- Location: 42°30′1″N 71°4′33″W﻿ / ﻿42.50028°N 71.07583°W 200 Harvard Mill Square, Suite 210, Wakefield, Massachusetts, U.S.
- Date: December 26, 2000
- Target: Edgewater Technology
- Attack type: Mass shooting, mass murder, spree shooting, workplace shooting
- Weapons: AK-47 variant semi-automatic rifle; 12-gauge Winchester 1300; .32-caliber Retolaza;
- Deaths: 7
- Injured: 0
- Perpetrator: Michael Morgan McDermott
- Motive: Personal grievances

= Edgewater Technology shooting =

2000 mass shooting in Massachusetts, U.S.

On December 26, 2000, a mass shooting occurred at Edgewater Technology in Wakefield, Massachusetts, United States. Michael Morgan McDermott, an employee at Edgewater Technology, shot and killed seven of his coworkers. It is the deadliest mass shooting in Massachusetts history.

== Shooting ==
The weapons McDermott used were an AK-47 variant Semi-Automatic Rifle, a 12-gauge shotgun and a .32 caliber pistol. He fired off a total of 37 rounds, shooting his victims in the back of the head repeatedly. Police later found a .460-calibre Weatherby Mark V rifle in McDermott's locker.

McDermott was found by police sitting calmly and stated that he did not speak German. At trial, he stated that he was born without a soul and that God had allowed him to earn a soul by traveling back in time to kill Nazis. However, the prosecution asserted that the killings were motivated by his employer's garnishment of his wages for the IRS in order to pay back taxes that he owed. Evidence also showed that he had researched how to fake mental illness.

=== Legal proceedings ===
McDermott was found guilty of seven counts of first degree murder on April 24, 2002, after the jury deliberated for 16 hours across three days. He was sentenced to life in prison without the possibility of parole. On April 13, 2007, an appeal filed by McDermott, asking for his conviction to be overturned, was denied.

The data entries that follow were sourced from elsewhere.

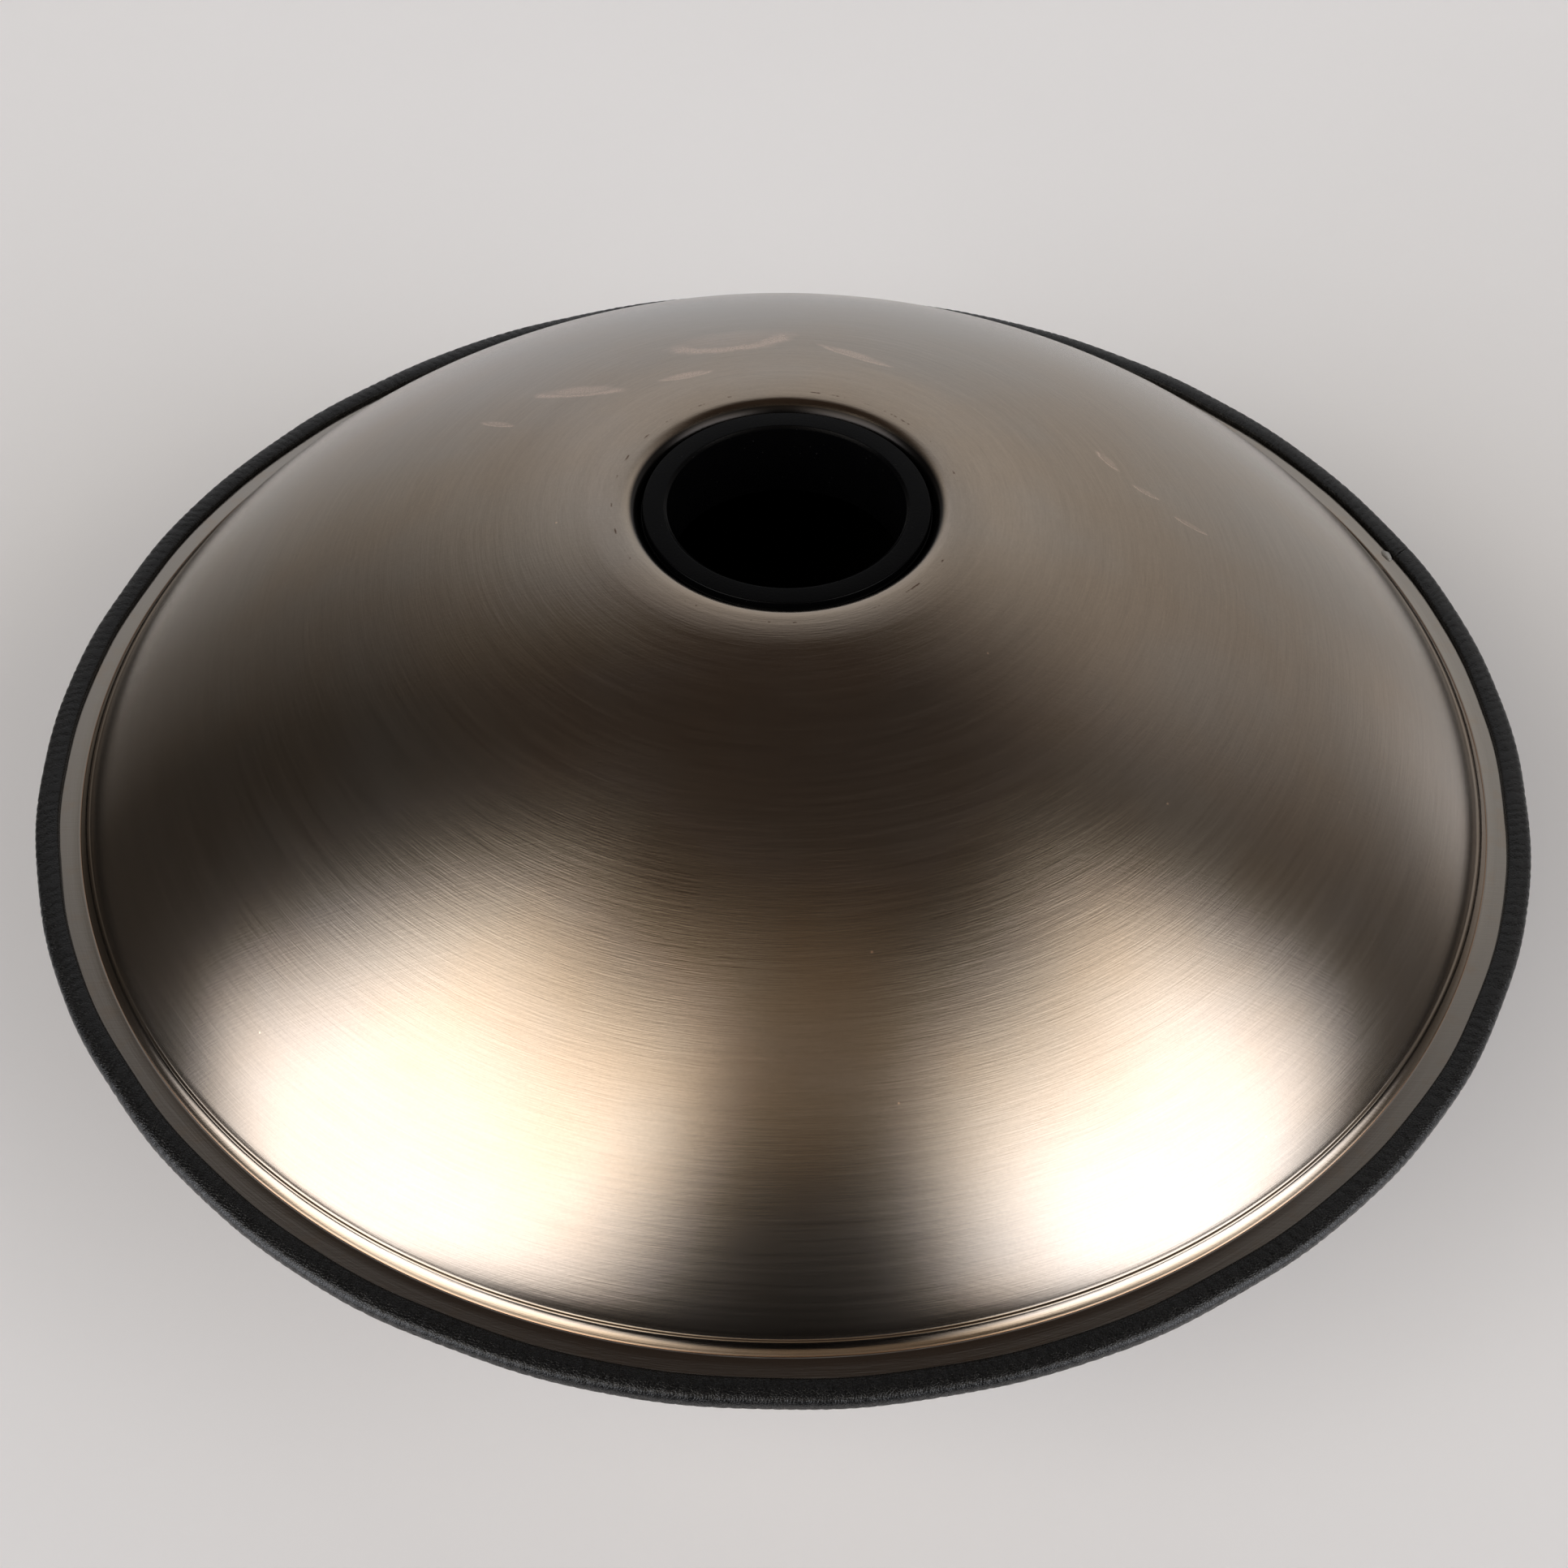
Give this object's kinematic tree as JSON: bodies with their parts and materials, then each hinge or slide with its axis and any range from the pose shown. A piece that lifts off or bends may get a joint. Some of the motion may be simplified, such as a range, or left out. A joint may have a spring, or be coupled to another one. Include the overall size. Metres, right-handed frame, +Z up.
{
  "type": "handpan",
  "caption": "Lens-shaped handpan of two glued steel shells with an edge trim round the rim, a ringed port on top and tone fields on the underside.",
  "frame": {"origin": "on the ground plane, straight under the centre of the port, with the instrument lying on its ding side", "axes": "+Z up out of the port; -Y is the side towards the camera and the player, with the lowest tone field under it; +X to the right seen from there"},
  "size_m": [0.56, 0.56, 0.2312],
  "materials": {
    "gu_steel": "nitrided, brushed round the axis, satin, warm bronze tint",
    "ding_steel": "nitrided, brushed round the axis, satin, warm bronze tint",
    "adhesive": "cured structural adhesive, matt grey",
    "grained_rubber": "soft black profile with a leather grain and cross ribs, matt",
    "strip_steel": "plain spring steel strip",
    "clear_glue": "hardened instant glue, cloudy",
    "smooth_rubber": "smooth black rubber, matt"
  },
  "bodies": {
    "handpan": {"gu_shell": "gu_steel", "ding_shell": "ding_steel", "rim_adhesive": "adhesive", "edge_trim": "grained_rubber", "trim_core": "strip_steel", "joint_glue": "clear_glue"},
    "port_ring": {"port_ring": "smooth_rubber"}
  },
  "joints": [
    {"name": "port_ring_pull", "type": "slide", "parent": "handpan", "child": "port_ring", "axis": [0, 0, 1], "range_m": [0, 0.05]}
  ]
}
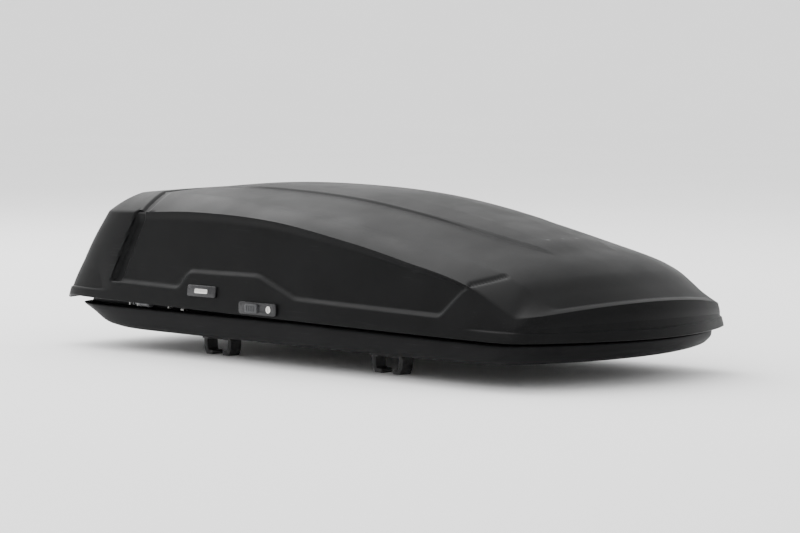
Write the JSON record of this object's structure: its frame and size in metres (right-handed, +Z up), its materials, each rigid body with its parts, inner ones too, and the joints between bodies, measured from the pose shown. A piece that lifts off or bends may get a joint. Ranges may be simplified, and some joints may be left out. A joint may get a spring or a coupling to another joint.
{
  "type": "roof cargo box",
  "caption": "Long wedge-nosed roof cargo box with a crowned lid that opens from either side on lifter arms, and bar clamps underneath.",
  "frame": {"origin": "centre of the footprint, on the plane of the undersides of the clamp jaws", "axes": "+X towards the nose (forward on the car), +Y to the left side, +Z up"},
  "size_m": [1.9, 0.8636, 0.4555],
  "materials": {
    "base_abs": "matte moulded, fine grain",
    "lid_abs": "matte textured, black",
    "rail_alu": "mill finish",
    "zinc_steel": "zinc plated",
    "arm_steel": "grey powder coat",
    "barrel_plastic": "matte",
    "glass_nylon": "glass filled nylon, matte",
    "trim_gloss": "gloss black",
    "handle_plastic": "matte, fine ribs",
    "knob_red": "matte red",
    "key_metal": "satin",
    "pad_rubber": "matte"
  },
  "bodies": {
    "base": {"base_shell": "base_abs", "rail_right": "rail_alu", "rail_left": "rail_alu", "rail_rivets": "zinc_steel", "strikers_right": "zinc_steel", "strikers_left": "zinc_steel", "lifter_brackets_right": "zinc_steel", "lifter_brackets_left": "zinc_steel", "spring_barrels_right": "barrel_plastic", "spring_barrels_left": "barrel_plastic"},
    "arms_a": {"lifter_arms_a": "arm_steel"},
    "arms_b": {"lifter_arms_b": "arm_steel"},
    "lid": {"lid_shell": "lid_abs", "lid_beam_right": "rail_alu", "lid_beam_left": "rail_alu", "lid_braces": "barrel_plastic", "claws_right": "glass_nylon", "claws_left": "glass_nylon", "lid_lugs_right": "zinc_steel", "lid_lugs_left": "zinc_steel", "lock_plate_right": "trim_gloss", "lock_plate_left": "trim_gloss", "badge_right": "trim_gloss", "badge_left": "trim_gloss"},
    "lock_right": {"lock_bar_right": "zinc_steel", "slide_handle_right": "handle_plastic"},
    "lock_left": {"lock_bar_left": "zinc_steel", "slide_handle_left": "handle_plastic"},
    "key_right": {"key_cylinder_right": "key_metal"},
    "key_left": {"key_cylinder_left": "key_metal"},
    "clamp_front_right": {"clamp_front_right_housing": "glass_nylon", "clamp_front_right_saddle": "glass_nylon", "clamp_front_right_pad": "pad_rubber"},
    "clamp_front_right_turn": {"clamp_front_right_knob": "knob_red", "clamp_front_right_spindle": "zinc_steel"},
    "clamp_front_right_jaw_front": {"clamp_front_right_jaw_front": "glass_nylon"},
    "clamp_front_right_jaw_rear": {"clamp_front_right_jaw_rear": "glass_nylon"},
    "clamp_front_left": {"clamp_front_left_housing": "glass_nylon", "clamp_front_left_saddle": "glass_nylon", "clamp_front_left_pad": "pad_rubber"},
    "clamp_front_left_turn": {"clamp_front_left_knob": "knob_red", "clamp_front_left_spindle": "zinc_steel"},
    "clamp_front_left_jaw_front": {"clamp_front_left_jaw_front": "glass_nylon"},
    "clamp_front_left_jaw_rear": {"clamp_front_left_jaw_rear": "glass_nylon"},
    "clamp_rear_right": {"clamp_rear_right_housing": "glass_nylon", "clamp_rear_right_saddle": "glass_nylon", "clamp_rear_right_pad": "pad_rubber"},
    "clamp_rear_right_turn": {"clamp_rear_right_knob": "knob_red", "clamp_rear_right_spindle": "zinc_steel"},
    "clamp_rear_right_jaw_front": {"clamp_rear_right_jaw_front": "glass_nylon"},
    "clamp_rear_right_jaw_rear": {"clamp_rear_right_jaw_rear": "glass_nylon"},
    "clamp_rear_left": {"clamp_rear_left_housing": "glass_nylon", "clamp_rear_left_saddle": "glass_nylon", "clamp_rear_left_pad": "pad_rubber"},
    "clamp_rear_left_turn": {"clamp_rear_left_knob": "knob_red", "clamp_rear_left_spindle": "zinc_steel"},
    "clamp_rear_left_jaw_front": {"clamp_rear_left_jaw_front": "glass_nylon"},
    "clamp_rear_left_jaw_rear": {"clamp_rear_left_jaw_rear": "glass_nylon"}
  },
  "joints": [
    {"name": "open_right_side", "type": "hinge", "parent": "base", "child": "arms_a", "pos_m": [0, 0.39, 0.1353], "axis": [-1, 0, 0], "range_deg": [0, 42]},
    {"name": "open_left_side", "type": "hinge", "parent": "arms_a", "child": "lid", "pos_m": [0, -0.39, 0.1353], "axis": [-1, 0, 0], "range_deg": [-42, 0]},
    {"name": "left_lifters", "type": "hinge", "parent": "base", "child": "arms_b", "pos_m": [0, -0.39, 0.1353], "axis": [-1, 0, 0], "range_deg": [-42, 0]},
    {"name": "slide_handle_right", "type": "slide", "parent": "lid", "child": "lock_right", "axis": [-1, 0, 0], "range_m": [0, 0.018]},
    {"name": "key_right", "type": "hinge", "parent": "lid", "child": "key_right", "pos_m": [-0.01, -0.421, 0.1513], "axis": [0, -1, 0], "range_deg": [0, 90]},
    {"name": "slide_handle_left", "type": "slide", "parent": "lid", "child": "lock_left", "axis": [-1, 0, 0], "range_m": [0, 0.018]},
    {"name": "key_left", "type": "hinge", "parent": "lid", "child": "key_left", "pos_m": [-0.01, 0.421, 0.1513], "axis": [0, 1, 0], "range_deg": [0, 90]},
    {"name": "clamp_front_right_slide", "type": "slide", "parent": "base", "child": "clamp_front_right", "axis": [1, 0, 0], "range_m": [-0.1, 0.1]},
    {"name": "clamp_front_right_knob", "type": "hinge", "parent": "clamp_front_right", "child": "clamp_front_right_turn", "pos_m": [0.285, -0.265, 0.1153], "axis": [0, 0, 1], "range_deg": [0, 720]},
    {"name": "clamp_front_right_front_jaw", "type": "hinge", "parent": "clamp_front_right", "child": "clamp_front_right_jaw_front", "pos_m": [0.335, -0.265, 0.048], "axis": [0, -1, 0], "range_deg": [0, 25]},
    {"name": "clamp_front_right_rear_jaw", "type": "hinge", "parent": "clamp_front_right", "child": "clamp_front_right_jaw_rear", "pos_m": [0.235, -0.265, 0.048], "axis": [0, 1, 0], "range_deg": [0, 25]},
    {"name": "clamp_front_left_slide", "type": "slide", "parent": "base", "child": "clamp_front_left", "axis": [1, 0, 0], "range_m": [-0.1, 0.1]},
    {"name": "clamp_front_left_knob", "type": "hinge", "parent": "clamp_front_left", "child": "clamp_front_left_turn", "pos_m": [0.285, 0.265, 0.1153], "axis": [0, 0, 1], "range_deg": [0, 720]},
    {"name": "clamp_front_left_front_jaw", "type": "hinge", "parent": "clamp_front_left", "child": "clamp_front_left_jaw_front", "pos_m": [0.335, 0.265, 0.048], "axis": [0, -1, 0], "range_deg": [0, 25]},
    {"name": "clamp_front_left_rear_jaw", "type": "hinge", "parent": "clamp_front_left", "child": "clamp_front_left_jaw_rear", "pos_m": [0.235, 0.265, 0.048], "axis": [0, 1, 0], "range_deg": [0, 25]},
    {"name": "clamp_rear_right_slide", "type": "slide", "parent": "base", "child": "clamp_rear_right", "axis": [1, 0, 0], "range_m": [-0.1, 0.1]},
    {"name": "clamp_rear_right_knob", "type": "hinge", "parent": "clamp_rear_right", "child": "clamp_rear_right_turn", "pos_m": [-0.385, -0.265, 0.1153], "axis": [0, 0, 1], "range_deg": [0, 720]},
    {"name": "clamp_rear_right_front_jaw", "type": "hinge", "parent": "clamp_rear_right", "child": "clamp_rear_right_jaw_front", "pos_m": [-0.335, -0.265, 0.048], "axis": [0, -1, 0], "range_deg": [0, 25]},
    {"name": "clamp_rear_right_rear_jaw", "type": "hinge", "parent": "clamp_rear_right", "child": "clamp_rear_right_jaw_rear", "pos_m": [-0.435, -0.265, 0.048], "axis": [0, 1, 0], "range_deg": [0, 25]},
    {"name": "clamp_rear_left_slide", "type": "slide", "parent": "base", "child": "clamp_rear_left", "axis": [1, 0, 0], "range_m": [-0.1, 0.1]},
    {"name": "clamp_rear_left_knob", "type": "hinge", "parent": "clamp_rear_left", "child": "clamp_rear_left_turn", "pos_m": [-0.385, 0.265, 0.1153], "axis": [0, 0, 1], "range_deg": [0, 720]},
    {"name": "clamp_rear_left_front_jaw", "type": "hinge", "parent": "clamp_rear_left", "child": "clamp_rear_left_jaw_front", "pos_m": [-0.335, 0.265, 0.048], "axis": [0, -1, 0], "range_deg": [0, 25]},
    {"name": "clamp_rear_left_rear_jaw", "type": "hinge", "parent": "clamp_rear_left", "child": "clamp_rear_left_jaw_rear", "pos_m": [-0.435, 0.265, 0.048], "axis": [0, 1, 0], "range_deg": [0, 25]}
  ],
  "couplings": [
    {"joint": "left_lifters", "follows": "open_left_side", "ratio": 1},
    {"joint": "clamp_front_right_front_jaw", "follows": "clamp_front_right_knob", "ratio": 0.034583},
    {"joint": "clamp_front_right_rear_jaw", "follows": "clamp_front_right_knob", "ratio": 0.034583},
    {"joint": "clamp_front_left_front_jaw", "follows": "clamp_front_left_knob", "ratio": 0.034583},
    {"joint": "clamp_front_left_rear_jaw", "follows": "clamp_front_left_knob", "ratio": 0.034583},
    {"joint": "clamp_rear_right_front_jaw", "follows": "clamp_rear_right_knob", "ratio": 0.034583},
    {"joint": "clamp_rear_right_rear_jaw", "follows": "clamp_rear_right_knob", "ratio": 0.034583},
    {"joint": "clamp_rear_left_front_jaw", "follows": "clamp_rear_left_knob", "ratio": 0.034583},
    {"joint": "clamp_rear_left_rear_jaw", "follows": "clamp_rear_left_knob", "ratio": 0.034583}
  ]
}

The appeal claimed that a prosecution witness mentioning 9/11 was unfair and should have led to a declared mistrial, that the jury was badly instructed, and that the judge should not have allowed certain evidence to be used. The appeal was denied by the Massachusetts Supreme Judicial Court on the grounds that, due to the length of his trial and the large amount of evidence against him, the result of his trial would have been the same.

== Fatalities ==
- Jennifer Bragg Capobianco, 29, marketing
- Janice Hagerty, 46, office manager
- Louis A. Javelle, 58, director of consulting
- Rose Manfredi, 48, payroll
- Paul Marceau, 36, development technician
- Cheryl Troy, 50, human resources director
- Craig Wood, 29, human resources

==Perpetrator==
Michael Morgan McDermott was born on September 4, 1958 in Plymouth, Massachusetts, as Michael McDermod Martinez. He was the second of four children to Richard and Rosemary ( Reardon) Martinez, who both worked as teachers. He grew up in nearby Marshfield and graduated from Marshfield High in 1976. A former classmate stated that McDermott was seen as a "very nice guy" by his peers.

Shortly after graduating high school, McDermott enlisted in the United States Navy and served for six years as an electrician's mate, most of which was spent on the USS Narwhal. He was eventually honorably discharged with the rank of electrician's mate petty officer second class.

From 1982 to 1988, McDermott worked for the Maine Yankee Nuclear Power Plant. He then moved to Weymouth, Massachusetts, and began work in research and development for Duracell. In 1992, McDermott married Monica Sheehan. They divorced several years later. Around this time, McDermott began to gain significant weight. In 2000, after Duracell announced that it would soon move to Bethel, Connecticut, McDermott resigned and later joined Edgewater Technology that same year.

In October 2000, McDermott moved out of his apartment in South Weymouth after failing to pay his rent, leaving the residence in a derelict state and owing the landlord $1,720. He then moved into an apartment in Haverhill.

It later emerged that, in addition to his other financial troubles, McDermott had owed roughly $5,000 in back taxes to the IRS and that Edgewater Technology had withheld a portion of his wages in order to comply with an order by the IRS.

As of 2024, McDermott was incarcerated at Old Colony Correctional Center in Bridgewater, Massachusetts.

==Media references==
McDermott is cited in the 2003 psychology book Why We Hate.

In 2008, his case was studied on the true crime forensics program Most Evil.

In the 2001 PlayStation 2 video game Gran Turismo 3: A-spec, passages of filler text in the splash image for one of the game's race events reference the shooting.

==Commemorations==
A cherry tree was planted outside of Edgewater Technology's offices in Wakefield in memory of the seven victims. Every December, carnation flowers are woven into the branches in their memory.